Pour point de départ de notre réflexion, prenons les thèses de ces deux philosophes pré-socratiques que sont Parménide et Héraclite.
Le premier nous incite à nous référer essentiellement à l'immuable, à tout ce qui semble ne pas subir de modification, à ce qui tend à rester identique ; il nous met en garde contre le changement et la transformation.
Le second, lui, adopte une position diamétralement opposée et préconise de compter d'abord et surtout avec le changement, même si cela ne nous permet pas toujours de prévoir raisonnablement l'avenir, même si les modifications apportées par le temps ne s'inscrivent pas toujours comme la conséquence logique des prémisses et des conditions initiales.
Ainsi, quand nous sommes à la recherche d'un diagnostic, nous n'échappons pas au besoin d'établir des contours qui puissent donner une cohérence durable à un ensemble de symptômes. En somme, le diagnostic devrait pouvoir contenir en soi le pronostic ou, mieux, l'état du patient tel qu'il se présente à nos yeux au moment où nous établissons le diagnostic, devrait déjà nous informer sur les chances de guérison et sur les transformations possibles ou impossibles d'une pathologie dont on croit connaître et pouvoir prévoir le développement.

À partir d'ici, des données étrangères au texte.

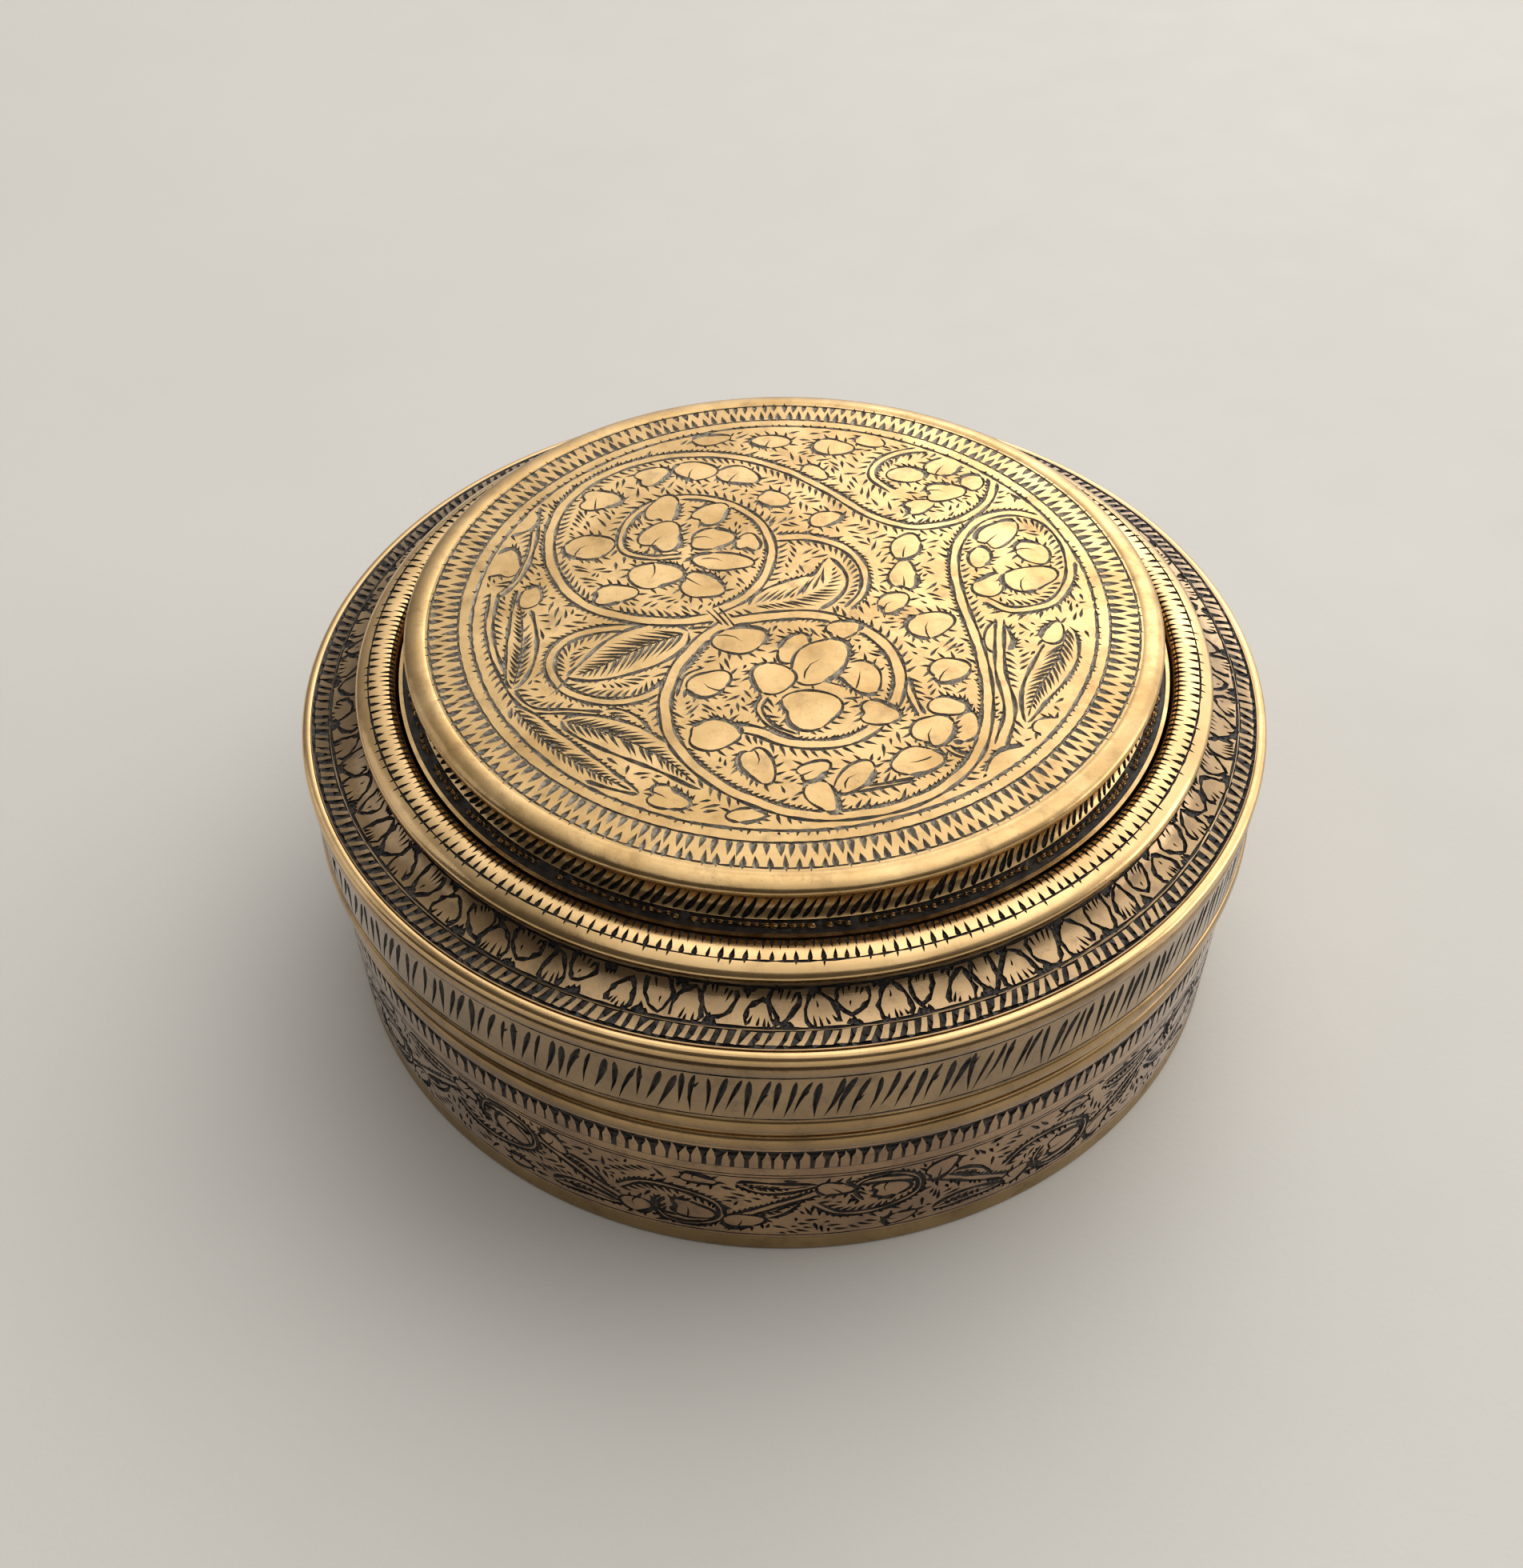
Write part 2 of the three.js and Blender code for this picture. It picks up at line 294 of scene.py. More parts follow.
    def wedge(self, a, b, wide, place=None, bow=0.0, tail=0.0, fine=True):
        """Tapered cut from a to its tip b, `wide` near its root, where it starts at `tail` of that."""
        (ax, ay), (bx, by) = a, b
        dx, dy = bx - ax, by - ay
        pts, half = [], []
        shape = [(0, tail), (0.1, 0.8), (0.28, 1.0), (0.62, 0.62), (1, 0)]
        if not fine:
            del shape[1]
        for t, w in shape:
            k = bow * 4 * t * (1 - t)
            pts.append((ax + dx * t - dy * k, ay + dy * t + dx * k))
            half.append(w * wide / 2)
        self.stroke(pts, half, place)

    def island(self, outline, wall=0.13):
        """Land left standing on the ground, with a steep wall round it."""
        p = np.array(outline, float)
        ids = [self.put(self.band(*q)) for q in p]
        centre = p.mean(0)
        self.fan(ids, self.put(self.band(*centre)), ISLAND)
        out = p - centre
        for q in p + out / np.linalg.norm(out, axis=1)[:, None] * wall:
            self.put(self.band(*q), GROUND_DEPTH)

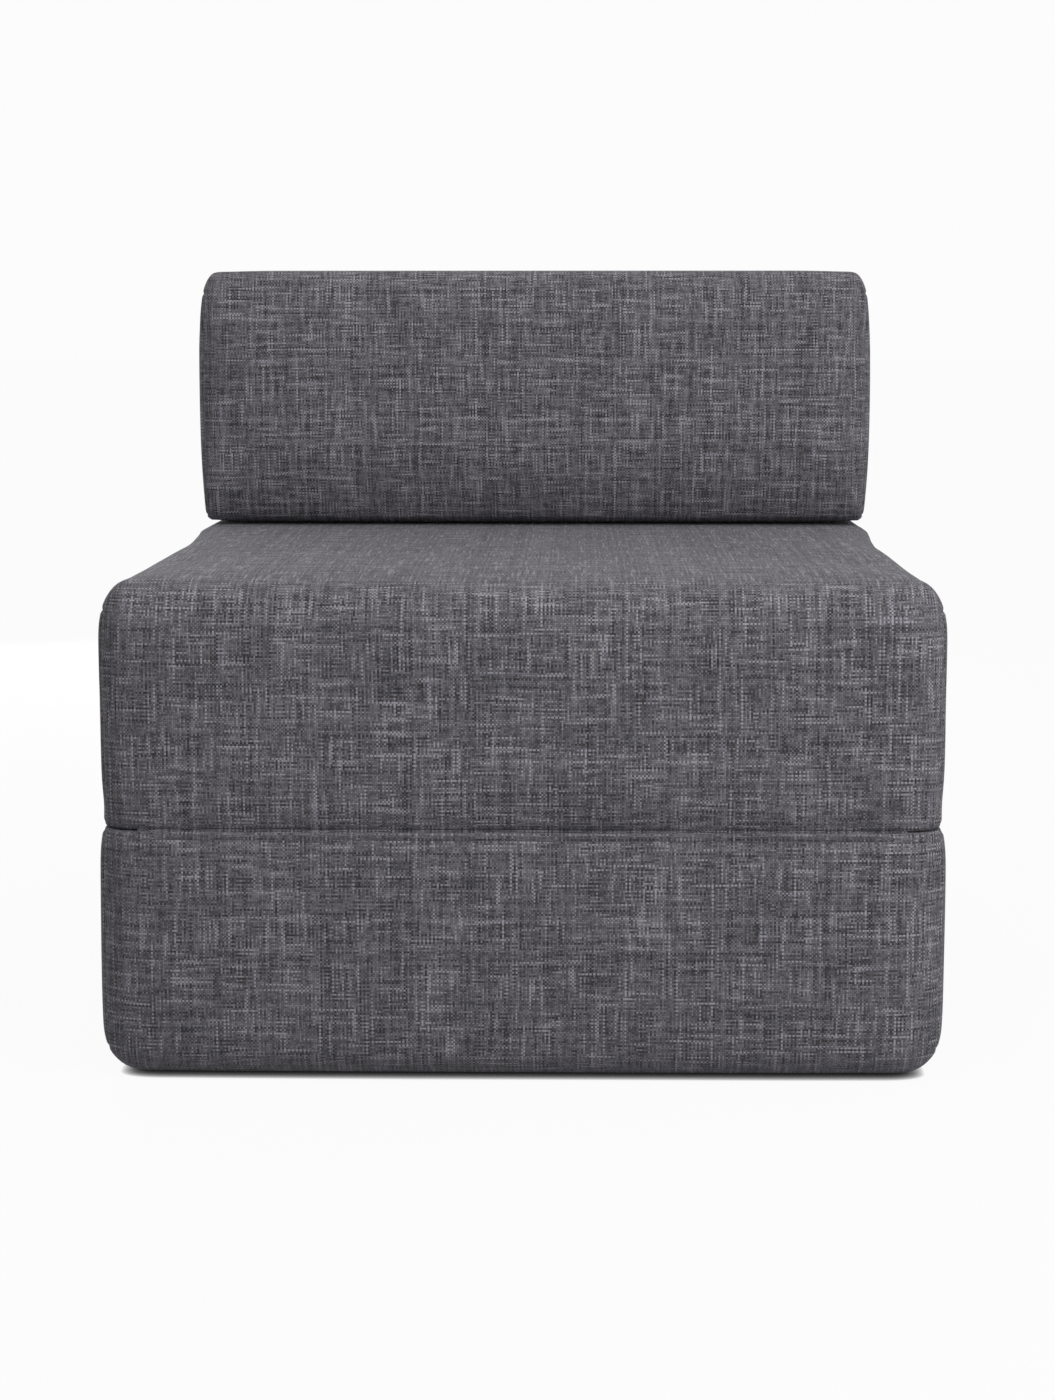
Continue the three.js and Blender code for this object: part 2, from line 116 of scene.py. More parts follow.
# The cloth and its seams
PRESSURE = 4
SWELL_CAP = 0.0035
SIM_FRAMES = 20
SIM_QUALITY = 5
CLOTH_MASS = 0.3  # kg at each vertex
CLOTH_STIFFNESS = 25
CLOTH_SHEAR = 12
CLOTH_BENDING = 2
COVER_SEED = 3
SEAM_MARK = 0.999  # a vertex with more of the mark than this is on a seam
SEAM_DEPTH = 0.0013
SEAM_WIDTH = 0.0017
PUCKER_HEIGHT = 0.0005
PUCKER_WIDTH = 0.010
PUCKER_LENGTH = 0.022
WAVE_HEIGHT = 0.0006
WAVE_LENGTH = 0.16
YARN = 0.0016  # from one thread to the next
SLUB_THREADS = 26  # length of a thick place, in threads
QUICK_THREADS = 5
SLUB_COVER = 1.3  # how much of the threads over it a thick place covers
SWAY_THREADS = 1.7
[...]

Néanmoins, le diagnostic se réfère en général à une structure assez anonyme, dans laquelle l'identité du patient se trouve noyée, tandis que le pronostic prend en compte beaucoup d'aspects aléatoires de l'existence, susceptibles de renverser les prévisions et de nous surprendre. Nous nous trouvons ici devant l'éternelle confrontation entre données génétiques, héréditaires et constitutionnelles, et données épigénétiques liées aux événements et à l'incertitude qui caractérise le futur. Poussant les choses encore plus loin, on pourrait même voir là une confrontation entre un déterminisme outrancier, pour lequel tout serait prévu d'avance, où la dotation vitale établie pour chacun à la naissance ne laisserait pas place à des variations successives trop marquantes, et une sorte de libre arbitre, étayé peut-être par plusieurs couches de notre organisme, allant de la mise en route de motivations complexes et conscientes jusqu'à des «décisions» cellulaires comme celle de se révolter contre l'apoptose, engendrant ainsi des cellules cancéreuses immortelles.
En outre, si dans bien des cas la phylogenèse peut conditionner l'ontogenèse, il n'est pas exclu que l'ontogenèse, à son tour, ne vienne contrecarrer la phylogenèse en donnant lieu à des variations individuelles qui expliqueraient, par exemple, des guérisons inattendues, une résistance imprévue à certaines maladies contagieuses, des transformations énigmatiques de la symptomatologie, ou encore la longévité.
Alors que Chronos, en ne changeant jamais la direction de sa flèche, nous rappelle jour après jour que nous vieillissons et que nous devons mourir, Kaïros, cet autre aspect de la perception temporelle dans la Grèce antique, nous donne continuellement la possibilité de développer notre propre personne.
Si à l'heure actuelle, pour décider d'un choix thérapeutique et ébaucher un éventuel pronostic, nous devons prendre en compte des études randomisées à grande échelle, nous ne devons pas oublier pour autant que bien des tableaux cliniques fondamentaux ont été élaborés sur un nombre de cas limités. Ce qui veut dire qu'en matière de diagnostic il est souvent nécessaire de faire abstraction de l'évolution possible de l'affection, car il faudrait sinon observer un trop grand nombre de cas. Autrement dit, si le diagnostic précis d'une maladie profiterait bien d'un clonage humain, en ce sens qu'il aurait ainsi affaire à des individus presque identiques, le fait que, au contraire, chaque individu cache un aspect essentiel unique et très personnel nous contraint à nous ouvrir à l'imprévisible et à la singularité.
Toujours est-il que pour poser un diagnostic nous devons nous baser sur l'objectivité des données que nos examens nous ont permis d'obtenir, tandis que dans la perspective du pronostic nous nous trouvons devant un certain degré de mystère et nous sommes contraints de prendre en compte d'inépuisables métamorphoses. Mystère et métamorphoses qui sont les deux corollaires de la subjectivité ; celle du patient, mais aussi la nôtre, à nous médecins. Dès lors, on ne peut plus se borner à parler de constats, d'observations répétées et de normes. Il faut leur ajouter les sensations, les émotions, les fantasmes, ainsi que la présence effective ou non chez le malade, du désir de guérir et de mieux gérer une santé retrouvée. Sans négliger non plus le désir du médecin qu'au-delà de la réalisation des prévisions, la guérison s'insère dans l'histoire de vie des deux protagonistes, le médecin et son patient, comme une expérience partagée et riche d'enseignement et d'espoir.